Dans ce contexte, indépendamment d’autres caractéristiques de ces traitements qui pourraient eux aussi nécessiter des mises en conformité, la CNIL considère qu’il est nécessaire que le risque d’un accès illégal par les autorités américaines à ces données soit écarté.

Un accompagnement pour identifier des solutions alternatives

Compte tenu des enjeux résultant d’une telle analyse, en particulier dans le contexte sanitaire actuel, la nécessité pour les établissements concernés d’assurer la continuité des missions exercées grâce aux outils numériques est de nature à justifier une période transitoire.

Dans l’intervalle, la CNIL apportera toute l’aide nécessaire à ces organismes afin de leur permettre d’identifier des alternatives possibles. Elle les accompagnera dans leur mise en conformité, comme prévu dans la charte d’accompagnement des professionnels de la CNIL et avec l’appui des « têtes de réseaux » du secteur.

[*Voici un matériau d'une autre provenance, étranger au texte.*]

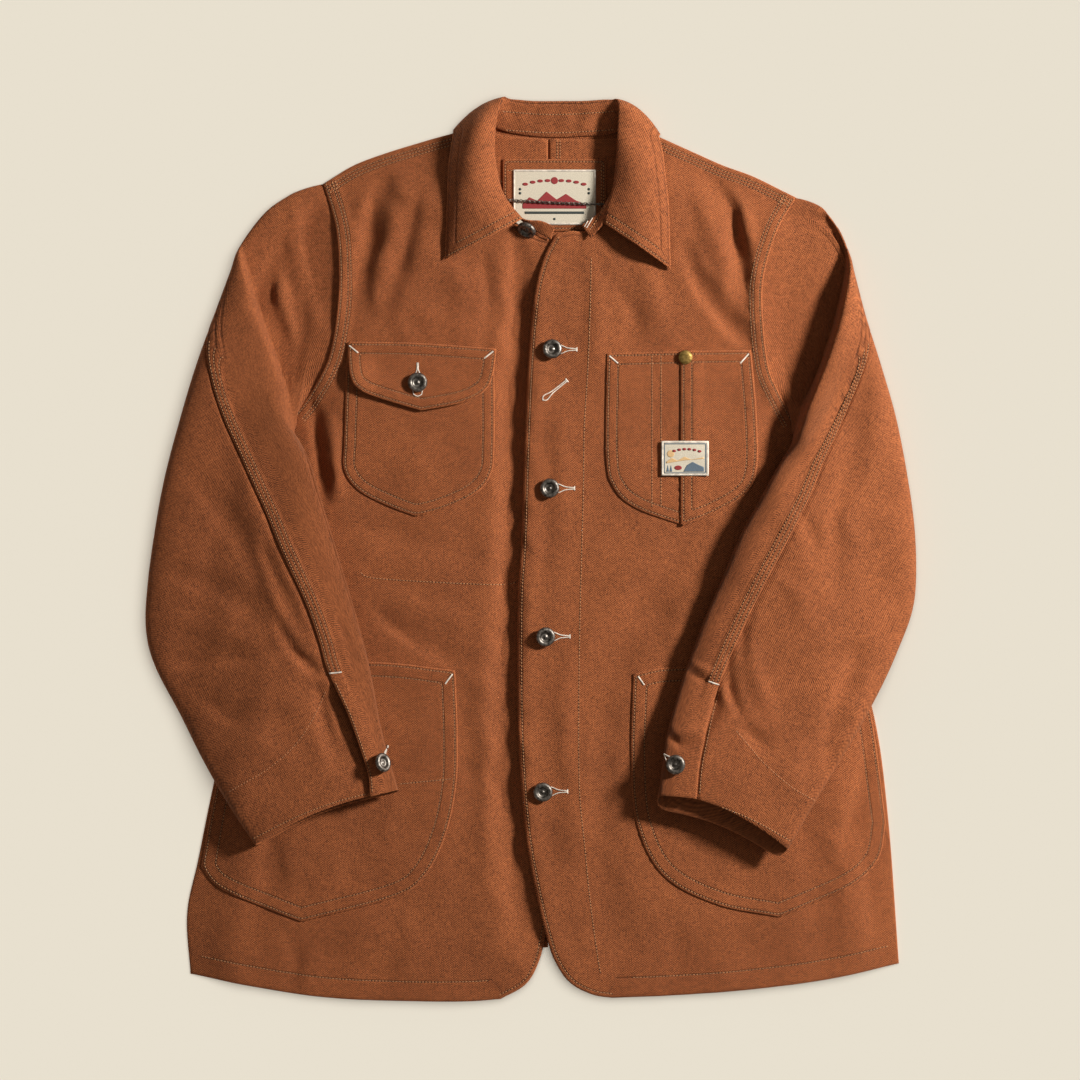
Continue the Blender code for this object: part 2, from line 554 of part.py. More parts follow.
def turned(name, profile, place, lean, material):
    """A round piece from its profile, (radius, height) from the top down, standing on a place."""
    points = [(radius, 0.0, height) for radius, height in profile]
    obj = build(name, points, [], material, [(i, i + 1) for i in range(len(points) - 1)])
    turn = obj.modifiers.new("turn", "SCREW")
    turn.steps = 14
    turn.render_steps = 14
    turn.use_merge_vertices = True
    turn.merge_threshold = 0.00005
    obj.location = Vector(place) * MM
    obj.rotation_euler = Vector((0, 0, 1)).rotation_difference(Vector(lean)).to_euler()
    return obj


def button_profile(shank):
    """A tack button: a raised ring round a dished middle, on a shank."""
    r, h = BUTTON_RADIUS, BUTTON_HEIGHT
    return [(0.0, 0.62 * h), (0.34 * r, 0.60 * h), (0.5 * r, 0.92 * h), (0.72 * r, h), (0.93 * r, 0.78 * h),
            (r, 0.42 * h), (0.93 * r, 0.12 * h), (0.72 * r, 0.0), (SHANK_RADIUS, 0.0), (SHANK_RADIUS, -shank),
            (0.0, -shank)]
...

Alors que la transition numérique s’intensifie, les enjeux de protection des données et de souveraineté européenne sont devenus plus que jamais essentiels au développement durable d’une économie numérique fondée sur la confiance. La CNIL continuera à s’attacher à faire respecter le droit à la vie privée tout en veillant à ce que la protection des données favorise l’innovation et soit un des marqueurs de l’action des secteurs public comme privé.